Having recently returned from India and Nepal, I'm more inclined to sample Bollywood fare and films set in that region. So I was instantly drawn towards Santosh Sivan's Before the Rains when selecting an arthouse film to check out last weekend in L.A. Merchant-Ivory has a history of producing English speaking films with Indian locations, all composed serenely with soft lighting in sumptuous locations—and this film fits the franchise.
Heavy on melodrama, the narrative serves as allegory as a British landowner pushes to build a road through his plantation to deliver spices to the market before the monsoon season makes construction impossible. Set in southern India in 1937, the coming decade also is a period of great transition destined to result in India's independence. All that resides in the background, as the story centers on predictably tragic adulterous affair between the landowner and his strikingly beautiful servant. Both are married, so not only do they violate traditional race and caste customs, but they violate legal bonds recognized by both the local village and British societies. Such actions can ever be left unpunished in this genre.
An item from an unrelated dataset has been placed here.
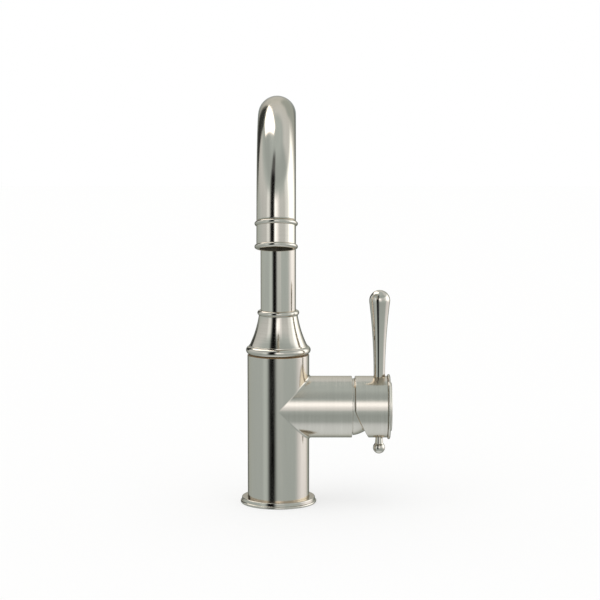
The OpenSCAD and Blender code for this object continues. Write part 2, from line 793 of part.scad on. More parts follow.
module spout_stop_screw() {
  color(steel) translate([0, body_r - stop_head_inset, stop_z]) rotate([90, 0, 0]) difference() {
    union() {
      cylinder(h = body_r - stop_head_inset - spigot_r - stop_tip_gap, r = stop_thread_r);
      cylinder(h = body_r - stop_head_inset - spigot_r + stop_slot_depth - stop_tip_gap, r = stop_tip_r);
    }
    translate([0, 0, -cut]) cylinder(h = hex_key_depth + cut, r = hex_key_r, $fn = 6);
  }
}

// Centre of the flare's hollow curve, which passes through the neck and the foot
flare_neck = [bell_neck_r, bell_neck_z];
flare_foot = [bell_foot_r, bell_foot_z];
flare_chord = norm(flare_neck - flare_foot);
flare_mid = (flare_neck + flare_foot) / 2;
flare_out = [flare_neck[1] - flare_foot[1], flare_foot[0] - flare_neck[0]] / flare_chord;
flare_centre = flare_mid + flare_out * sqrt(bell_flare_r * bell_flare_r - flare_chord * flare_chord / 4);
module bell_collar() {
  bead_centre_r = body_r + bell_bead_out - bell_bead_r;
  top_bead_z = spout_z + bell_h - bell_top_bead_r;
  color(nickel) difference() {
    rotate_extrude() union() {
      translate([bead_centre_r, spout_z + bell_bead_r]) circle(r = bell_bead_r);
      translate([0, spout_z]) square([bead_centre_r, 2 * bell_bead_r]);
      translate([0, spout_z + bell_bead_r])
        square([bell_foot_r + bell_ledge / 2, bell_foot_z - spout_z - bell_bead_r]);
      difference() {
        translate([0, bell_foot_z]) square([bell_foot_r, bell_neck_z - bell_foot_z]);
        translate(flare_centre) circle(r = bell_flare_r, $fn = long_arc_fn);
      }
      translate([0, bell_neck_z - cut]) square([bell_neck_r, top_bead_z - bell_neck_z + cut]);
      translate([bell_neck_r + bell_top_bead_out - bell_top_bead_r, top_bead_z]) circle(r = bell_top_bead_r);
      translate([0, top_bead_z]) square([bell_neck_r + bell_top_bead_out - bell_top_bead_r, bell_top_bead_r]);
    }
    translate([0, 0, spout_z - cut]) cylinder(h = bell_h + 2 * cut, r = tube_r + seat_gap);
    translate([0, 0, spout_z - cut])
      cylinder(h = spigot_flange_t + seat_gap + cut, r = spigot_flange_r + seat_gap);
    translate([0, 0, spout_z + spigot_flange_t]) cylinder(
      h = bell_neck_z - spout_z - spigot_flange_t, r1 = bell_foot_r - 2 * bell_wall, r2 = tube_r + seat_gap);
  }
}

// Straight up, over the arch and straight down to the nozzle
module spout_tube() {
  color(nickel) union() {
    translate([0, 0, tube_foot_z]) rotate_extrude()
      translate([tube_in_r, 0]) square([tube_wall, arch_z - tube_foot_z]);
    translate([0, -arch_r, arch_z]) rotate([90, 0, 90])
      rotate_extrude(angle = arch_sweep) translate([arch_r, 0]) difference() {
        circle(r = tube_r);
        circle(r = tube_in_r);
      }
    at_nozzle() translate([0, 0, -collar_top]) rotate_extrude()
      translate([tube_in_r + tube_inset, 0]) square([tube_wall - 2 * tube_inset, collar_top + tube_overlap]);
  }
}

module nozzle_collar() {
  color(nickel) at_nozzle() difference() {
    rotate_extrude() union() {
      translate([0, -nozzle_len]) square([tube_r, nozzle_len - collar_top]);
      translate([0, -collar_top]) square([socket_r, collar_spigot_len]);
      for (low = [bead_low, bead_high])
        translate([nozzle_bead_d / 2 - nozzle_bead_r, -low]) circle(r = nozzle_bead_r);
    }
    translate([0, 0, -nozzle_len - cut])
      cylinder(h = nozzle_len - aerator_high + aerator_seal_t + cut, r = outlet_bore_r);
    translate([0, 0, -nozzle_len]) cylinder(h = nozzle_len, r = collar_waist_r);
  }
}

module aerator_seal() {
  color(rubber) at_nozzle() translate([0, 0, -aerator_high]) difference() {
    cylinder(h = aerator_seal_t, r = outlet_bore_r - seat_gap);
    translate([0, 0, -cut]) cylinder(h = aerator_seal_t + 2 * cut, r = collar_waist_r - edge);
  }
}

module aerator_housing() {
  color(raw_brass) at_nozzle() translate([0, 0, -aerator_low]) difference() {
    cylinder(h = aerator_len, r = outlet_bore_r - seat_gap);
    translate([0, 0, aerator_lip_t]) cylinder(h = aerator_len, r = aerator_in_r);
    translate([0, 0, -cut]) cylinder(h = aerator_len, r = aerator_in_r - aerator_lip);
  }
}

// Plastic insert with rings of jets
module aerator_insert() {
  color(white_plastic) at_nozzle() translate([0, 0, -aerator_low + aerator_lip_t + screen_t]) difference() {
    cylinder(h = insert_len, r = insert_r);
    for (ring = [1 : insert_rings - 1], i = [0 : insert_jets * ring - 1])
      rotate([0, 0, i * 360 / (insert_jets * ring)]) translate([ring * insert_r / insert_rings, 0, -cut])
        cylinder(h = insert_len + 2 * cut, r = insert_hole_r);
  }
}

// Woven screen, drawn as a square grid
module aerator_screen() {
  holes = floor(insert_r / screen_pitch);
  color(steel) at_nozzle() translate([0, 0, -aerator_low + aerator_lip_t]) linear_extrude(height = screen_t)
    difference() {
      circle(r = insert_r);
      for (i = [-holes : holes], j = [-holes : holes])
        if (norm([i, j]) * screen_pitch < insert_r - screen_pitch)
          translate([i * screen_pitch, j * screen_pitch]) square(screen_pitch - screen_bar, center = true);
    }
}

base_seal();
base_flange();
body_casting();
fixing_stud();
horseshoe_gasket();
horseshoe_plate();
fixing_nut();
cartridge_base();
cartridge_seals();
cartridge_housing();
ceramic_disc_fixed();
ceramic_disc_moving();
disc_carrier();
cartridge_rotor();
pivot_pin();
spindle();
cartridge_nut();
dome_shroud();
lever_hub();
lever();
finial_screw();
hub_end_cap();
glide_ring();
spout_spigot();
spout_o_rings();
spout_stop_screw();
bell_collar();
spout_tube();
nozzle_collar();
aerator_seal();
aerator_housing();
aerator_insert();
aerator_screen();
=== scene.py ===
import bmesh
import bpy
import math
from mathutils import Matrix, Vector
from mathutils.geometry import tessellate_polygon


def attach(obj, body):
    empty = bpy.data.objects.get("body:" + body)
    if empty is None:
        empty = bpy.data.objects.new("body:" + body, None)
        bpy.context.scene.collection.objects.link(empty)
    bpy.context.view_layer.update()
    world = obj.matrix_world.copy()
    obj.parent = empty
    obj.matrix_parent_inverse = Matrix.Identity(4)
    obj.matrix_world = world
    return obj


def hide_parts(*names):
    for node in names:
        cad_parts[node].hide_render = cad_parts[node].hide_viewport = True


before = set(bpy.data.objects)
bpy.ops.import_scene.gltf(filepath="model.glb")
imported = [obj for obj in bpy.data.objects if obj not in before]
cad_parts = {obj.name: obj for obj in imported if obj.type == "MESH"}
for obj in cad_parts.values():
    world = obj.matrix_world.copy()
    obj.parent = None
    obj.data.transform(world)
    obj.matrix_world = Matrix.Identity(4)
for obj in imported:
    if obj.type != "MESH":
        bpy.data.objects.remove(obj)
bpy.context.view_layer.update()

# Sizes in mm and angles in degrees, as in the part's source, and the fillet that only the scene has
MM = 0.001
BODY_R = 25.0
BODY_H = 121.3
VALVE_Z = 78.5
ARM_LEN = 59.5
EDGE = 0.35
MITRE_FILLET = 1.9
SPIGOT_BORE_R = 13.0
SPIGOT_BORE_Z = 97.5
DOME_SEAT_R = 22.05
DOME_SEAT_X = 56.4
NUT_THREAD_R = 19.9
NUT_THREAD_X = 51.5
CHAMBER_R = 17.6
CHAMBER_X = 23.5
STOP_Z = 116.5
FLANGE_SEAT_Z = 3.0
HOSE_SPACE_R = 21.0
HOSE_SPACE_TOP = 46.0
INLET_R = 4.5
INLET_DEPTH = 10
INLET_X = 2
INLET_Y = 9
SPOUT_Z = 122.0
TUBE_R = 14.25
TUBE_WALL = 1.3
ARCH_R = 81.5
ARCH_Z = 235.3
OUTLET_LEAN = 13.0
NOZZLE_BORE_R = 12.0
PIVOT_X = 57.5
DOME_R = 23.3
HUB_X = 61.9
HUB_END_X = 88.2
HUB_SLANT = 24.4
CAVITY_R = 23.7
RECESS_R = 17.05
BOSS_R = 7.2
BOSS_X = 70.7
SOCKET_HALF = 4.05
SOCKET_END_X = 84.5
LEVER_X = 81.7
LEVER_TIP = 24.0
STUD_X = -12

# Where turned pieces stand: upright, along the valve's axis, on the lever's axis, and at the arch's end
UPRIGHT = Matrix.Identity(4)
ON_VALVE = Matrix.Translation((0, 0, VALVE_Z)) @ Matrix.Rotation(math.radians(90), 4, "Y")
ON_LEVER = Matrix.Translation((LEVER_X, 0, 0))
sweep = math.radians(180 - OUTLET_LEAN)
AT_NOZZLE = (Matrix.Translation((0, ARCH_R * (math.cos(sweep) - 1), ARCH_Z + ARCH_R * math.sin(sweep)))
             @ Matrix.Rotation(math.radians(-OUTLET_LEAN), 4, "X"))


def shade(hex_colour):
    """An sRGB hex colour as the linear values that Blender reads."""
    out = []
    for i in (1, 3, 5):
        c = int(hex_colour[i:i + 2], 16) / 255
        out.append(c / 12.92 if c <= 0.04045 else ((c + 0.055) / 1.055) ** 2.4)
    return (*out, 1.0)


def add(tree, kind, links=None, **settings):
    """Adds a node with its settings, and joins or sets its inputs."""
    node = tree.nodes.new(kind)
    for key, value in settings.items():
        setattr(node, key, value)
    for key, source in (links or {}).items():
        if isinstance(source, bpy.types.Node):
            source = source.outputs[0]
        if isinstance(source, bpy.types.NodeSocket):
            tree.links.new(source, node.inputs[key])
        else:
            node.inputs[key].default_value = source
    return node


# ---- materials

# Where most of Blender's noise lies, as a Map Range node's inputs
NOISE_SPAN = {1: 0.3, 2: 0.7}
PATCH_MM = 14


def surface(name):
    """A new material with its node tree, its shader and the piece's own coordinates."""
    mat = bpy.data.materials.new(name)
    mat.use_nodes = True
    tree = mat.node_tree
    shader = tree.nodes["Principled BSDF"]
    coords = add(tree, "ShaderNodeTexCoord").outputs["Object"]
    return mat, tree, shader, coords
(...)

Landowner Henry Moores (Linus Roache) comfortably lives in a large plantation home with wife Laura (Jennifer Ehle) and young son Peter (Leo Benedict), yet changing times and the ever present bank threaten Moores' peaceful living conditions. Henry will never get ahead maintaining his tea plantation, but discovery of cinnamon in the hills promises much larger profits; the challenge is transport. Thus, his right hand man T.K. (Rahul Bose) is indispensible for engineering a road that will hold even under the coming monsoons. T.K. becomes conflicted on multiple fronts. Although he's a local villager, T.K. has been educated in England and strives to live between two worlds—at times, inexplicably remains loyal to his corrupted employer.
In the beginning, Laura and Peter are back in England, and Henry soon signals his lust for his servant Sajani (Nandita Das). The feeling is mutual, and they sneak off to re-fill a honey jar in a "sacred grove"—forbidden ground for local villagers, so thought to be safe for their sexual trysts. However, two young boys witness the meeting and are able to identify the woman (but not her partner). This leads to a series of events that puts the lives of Sajani, Henry and his family, and T.K. all in danger. It also threatens to shut down the entire road project and bankrupt the plantation owner.
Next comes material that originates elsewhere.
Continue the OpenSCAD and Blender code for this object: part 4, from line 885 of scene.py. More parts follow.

The general thrust of the plot is easy to follow; it gets lost in the details. It's just difficult to fathom all the coincidences and events that magically fall together to construct the inevitable tragedy, and it's hard to get involved with a story that has no character to stand behind. The three major characters all make dreadful decisions that guarantee a bad outcome, and none of them possess a strong moral center that helps them cope with their situation. Before the Rains is pretty enough to look at, and contains touches of Indian culture, but the contrived plot and shallow characters just don't hold up long term—and it won't even take a monsoon to erase the images from this mundane project.